Background: Differences in task-fMRI activation have recently been found to be related to neuropathological hallmarks of AD. However, the evolution of fMRI-based activation throughout AD disease progression and its relationship with other biomarkers remains elusive. Applying a disease progression model (DPM) to a multicentric cohort with up to four annual task-fMRI visits, we hope to provide a deeper insight into these relationships.

Method: We estimated AD disease stages using a multivariate Gaussian Process (GP) DPM including CSF-Aβ42/40 ratio, CSF-p-tau, hippocampal and entorhinal volume, ADAS13-Cog sum and PACC5 scores. Disease stages from 493 participants with longitudinal task-fMRI measurements from DELCODE (165 healthy controls (CN), 214 participants with SCD, 82 with MCI, 32 with suspected AD) were obtained. We derived subsequent memory and novelty contrasts from a visual memory encoding task using general linear modeling (GLM). Contrasts from all available follow-ups were then submitted to voxel-based group-level GLM analyses. Activations from resulting disease-stage-related clusters were (1) used to estimate cluster-level trajectory curves over disease stages using smoothing splines and (2) submitted to linear-mixed effects models to test longitudinal changes over follow-ups.

Result: Our DPM-derived disease stages were associated with clinical groups, fMRI performance and white matter lesions (Figure 1C-F). Generally, in both contrasts, activation increases were observed in task-negative clusters while activation decreases were observed in task-positive clusters (Figure 2C-F). We did not find indications for inverted u-shaped associations between disease stage and activation in whole brain voxel-wise cross-sectional analyses. However, smoothing splines revealed non-linear monotonically increasing biomarker abnormality for task-negative areas, showing earliest changes towards the beginning of disease progression. After a plateau, fMRI activation increases in abnormality conjointly with volume changes. For task-positive areas, we observed linear relationships with disease stages (Figure 3). Activation changes over follow-ups were not associated with disease stages.

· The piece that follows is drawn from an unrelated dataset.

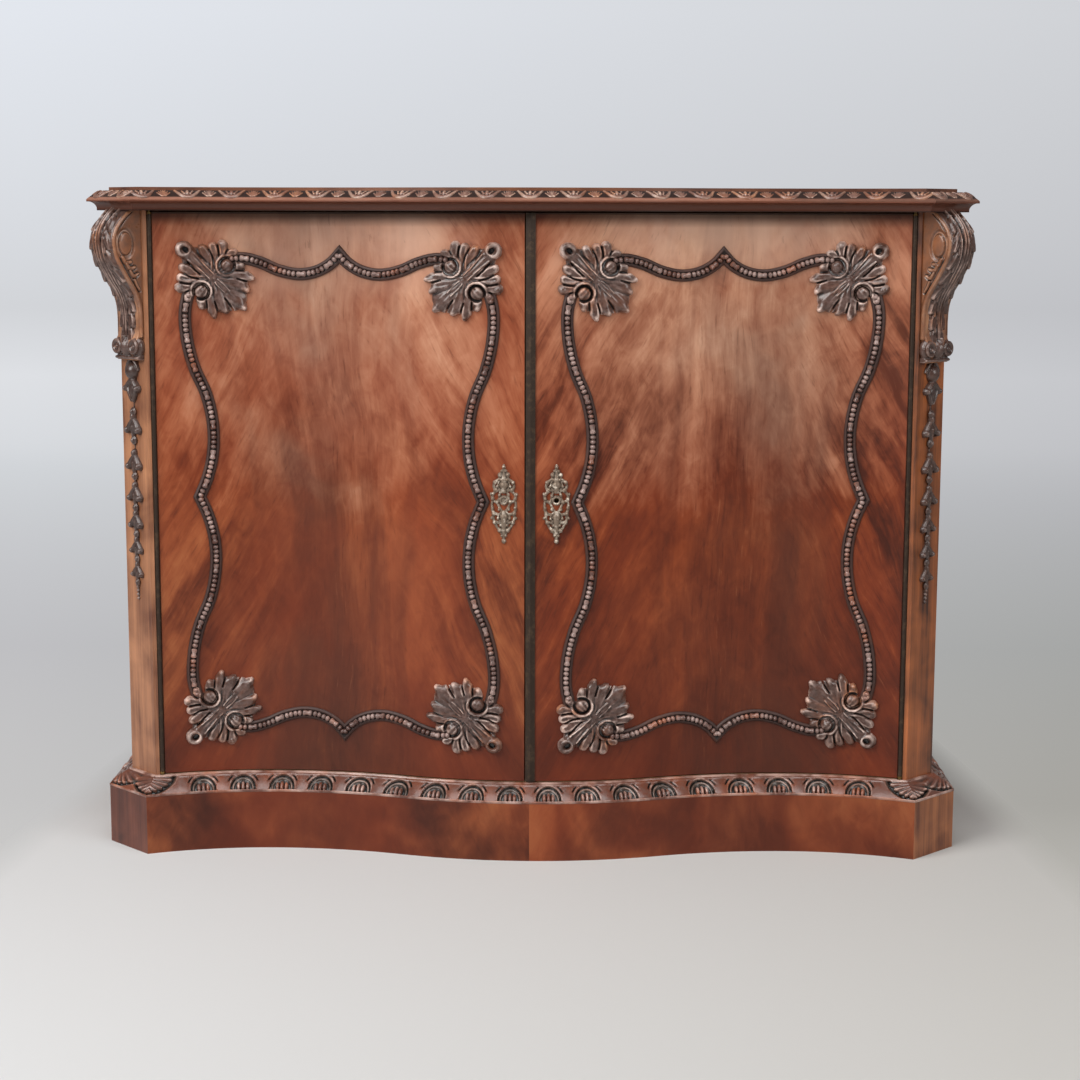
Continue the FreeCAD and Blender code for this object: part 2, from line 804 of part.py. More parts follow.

Conclusion: Biomarker abnormality timing in our DPM reflected hypothetical AD progression. Changes in task-fMRI activation and deactivation were both associated with progression towards AD. Smoothing spline fits indicated abnormality changes in task-fMRI activation to begin in the earliest phases of the disease. Findings can be discussed as differential pathophysiological processes such as complex reorganization and neural noise.